__What you have to do__
Tell how many lines contain the word "writing". Reply with the number only.

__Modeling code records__
***

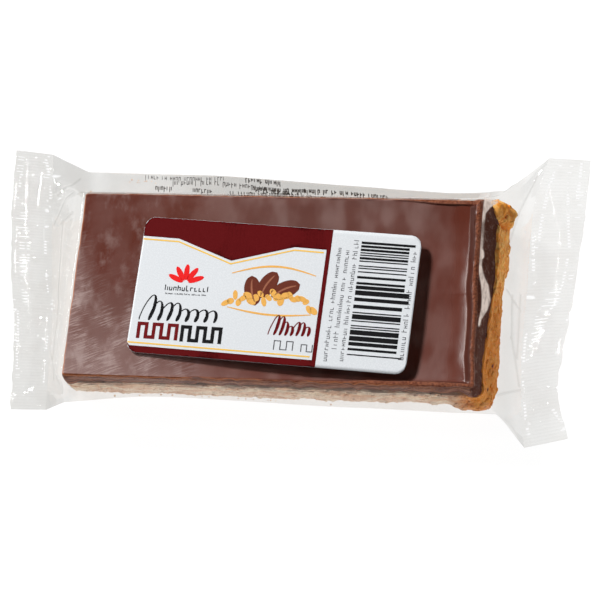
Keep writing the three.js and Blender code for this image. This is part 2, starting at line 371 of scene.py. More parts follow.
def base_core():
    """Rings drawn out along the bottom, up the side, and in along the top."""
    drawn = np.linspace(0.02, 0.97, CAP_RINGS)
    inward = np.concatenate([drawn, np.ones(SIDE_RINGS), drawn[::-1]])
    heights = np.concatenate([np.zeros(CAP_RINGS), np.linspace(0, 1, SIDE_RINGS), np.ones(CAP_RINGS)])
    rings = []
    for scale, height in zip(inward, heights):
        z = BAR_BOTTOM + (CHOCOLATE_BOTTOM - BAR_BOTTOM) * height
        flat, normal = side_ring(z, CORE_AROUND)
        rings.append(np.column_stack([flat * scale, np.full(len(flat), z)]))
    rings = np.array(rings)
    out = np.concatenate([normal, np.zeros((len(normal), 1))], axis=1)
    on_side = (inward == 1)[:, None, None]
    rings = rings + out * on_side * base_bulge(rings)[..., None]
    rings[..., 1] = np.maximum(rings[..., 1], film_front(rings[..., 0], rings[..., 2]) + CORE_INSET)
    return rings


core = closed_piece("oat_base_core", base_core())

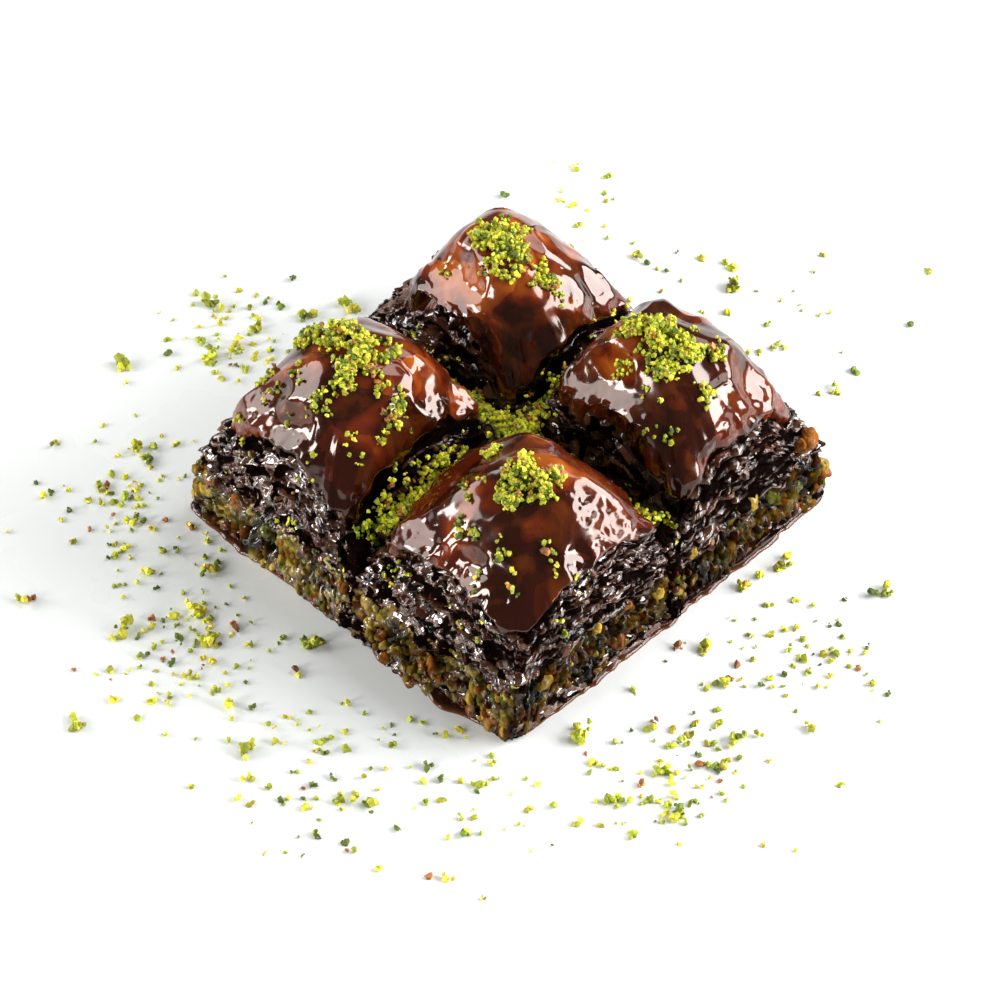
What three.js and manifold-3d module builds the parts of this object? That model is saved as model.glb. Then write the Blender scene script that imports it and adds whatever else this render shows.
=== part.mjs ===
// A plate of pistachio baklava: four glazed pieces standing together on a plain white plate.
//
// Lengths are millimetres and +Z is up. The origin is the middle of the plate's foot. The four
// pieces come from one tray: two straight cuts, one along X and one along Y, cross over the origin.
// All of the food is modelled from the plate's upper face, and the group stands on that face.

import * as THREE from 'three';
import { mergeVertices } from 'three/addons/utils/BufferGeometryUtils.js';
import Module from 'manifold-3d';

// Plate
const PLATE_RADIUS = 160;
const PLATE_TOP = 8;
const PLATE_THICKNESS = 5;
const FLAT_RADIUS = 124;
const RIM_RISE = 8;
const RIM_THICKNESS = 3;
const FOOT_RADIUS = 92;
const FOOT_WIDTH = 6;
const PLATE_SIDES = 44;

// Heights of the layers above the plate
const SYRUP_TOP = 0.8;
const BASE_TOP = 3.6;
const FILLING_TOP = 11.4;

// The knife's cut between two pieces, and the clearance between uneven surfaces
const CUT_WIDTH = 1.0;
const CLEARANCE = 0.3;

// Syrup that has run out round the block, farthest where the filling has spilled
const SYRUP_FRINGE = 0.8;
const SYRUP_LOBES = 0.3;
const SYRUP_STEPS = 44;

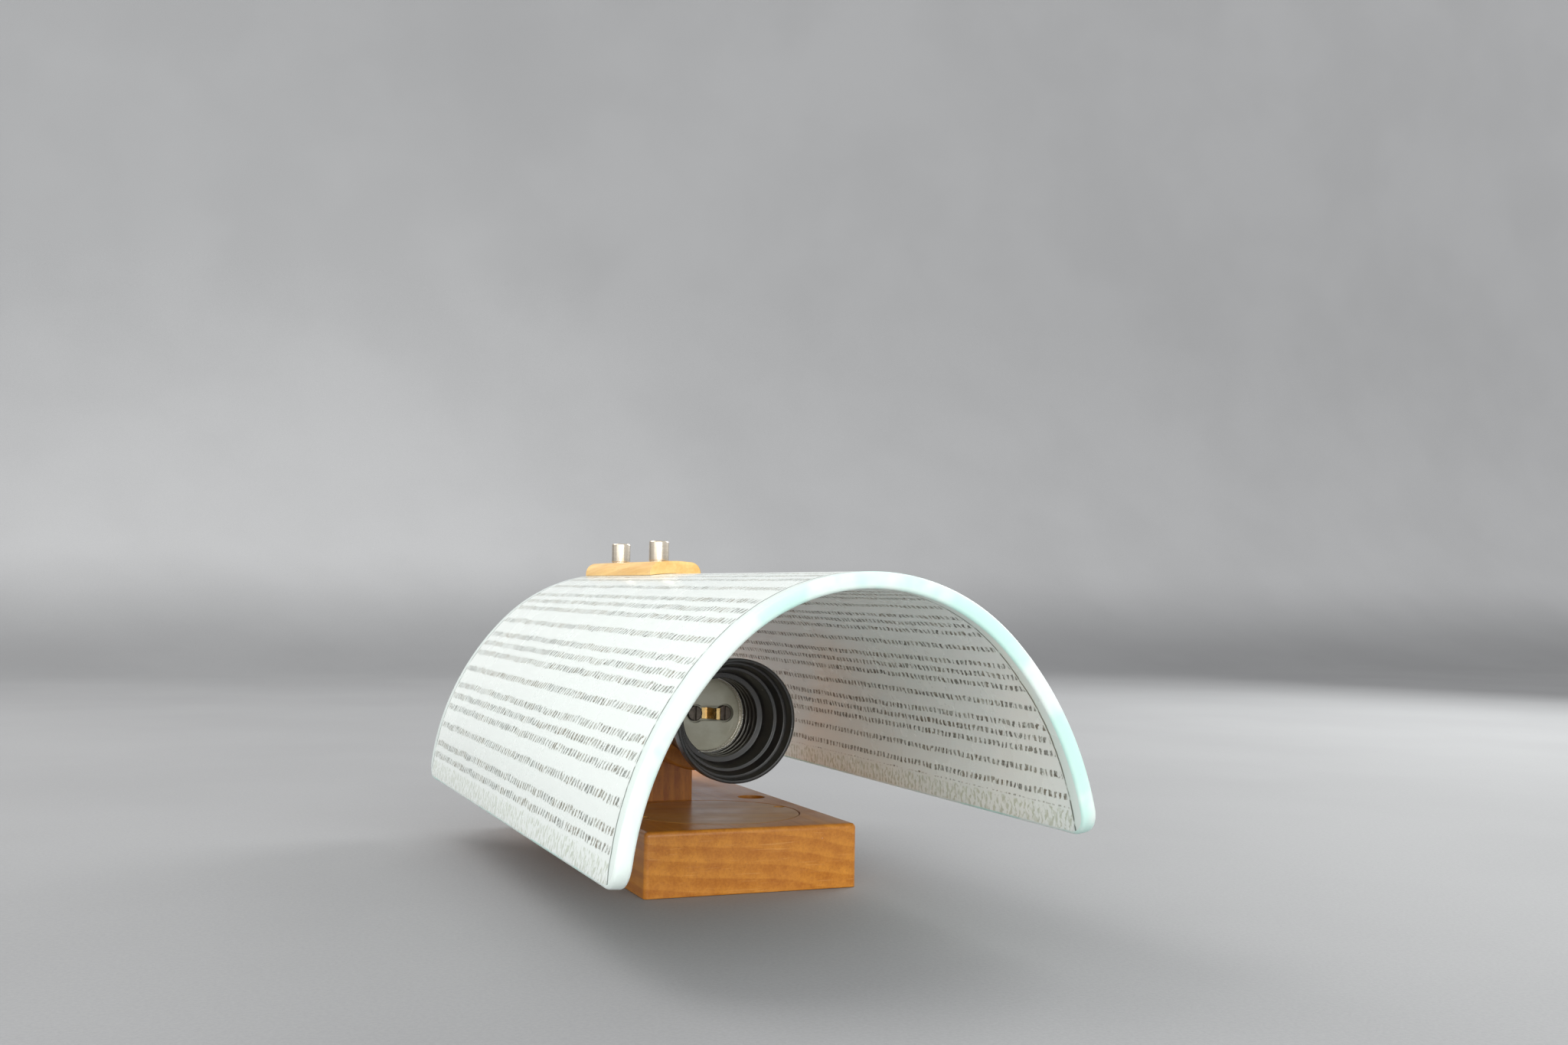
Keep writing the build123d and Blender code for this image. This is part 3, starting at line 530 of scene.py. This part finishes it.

***

__Written answer__
2